# Advise on a gps fishfinder combo



## daniel9829 (Jan 31, 2009)

Just bought my first boat and I am looking to get a gps fishfinder and would like to spend under 500.00 What suggestions could you guys make.
thanks


----------



## JoeyWelch (Sep 25, 2009)

My Advise:

1: Buy it here http://www.boemarine.com/

Best prices I've found. I've ordered from them several times and never had a problem.

2: I know ya said under $500 but I would rethink the combo unit in a small display. The 5" or 6" screens aren't really big enough to split. Spend a little more(if possible) and get two seperate units. I would buy Garmin if a budget was in mind. I would buy Garmin Gps regardless of budget.
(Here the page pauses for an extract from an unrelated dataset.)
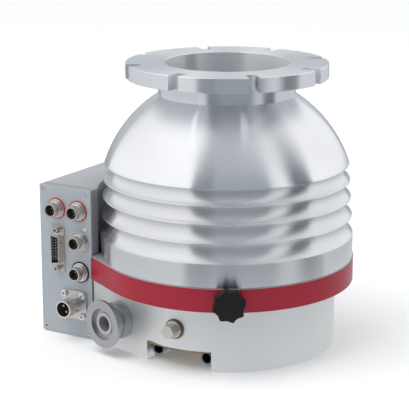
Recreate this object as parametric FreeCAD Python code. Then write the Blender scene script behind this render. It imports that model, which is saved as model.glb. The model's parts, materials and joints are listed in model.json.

Just my opinion. Put it with a nickel and it's worth about 5 cents.:thumbsup:


----------



## 20simmons sea skiff (Aug 20, 2010)

west did have a 200.00 store rebate and a 500.00 raymarine rebate on an a 70 if tis not over. i paid 2000.00 for mine, then it dropped to1200.00if they still have rebate you could get it for 750 6 in screen fishfinder/ chartplotter and can be set up with other units. i have a garming 546s i use for gps its a combo also easy to use, but only has 5 in screen.my eyes are bad, just bought furerno fcv 585 and garming 4212, 10 in and 12 in screens. i think garming has 200.00 rebate now. spend a few extra dollars and get a little better one. serveral forum members have bought hummingbird 798 combo with side imanging sp for aroung 798.00 or so


----------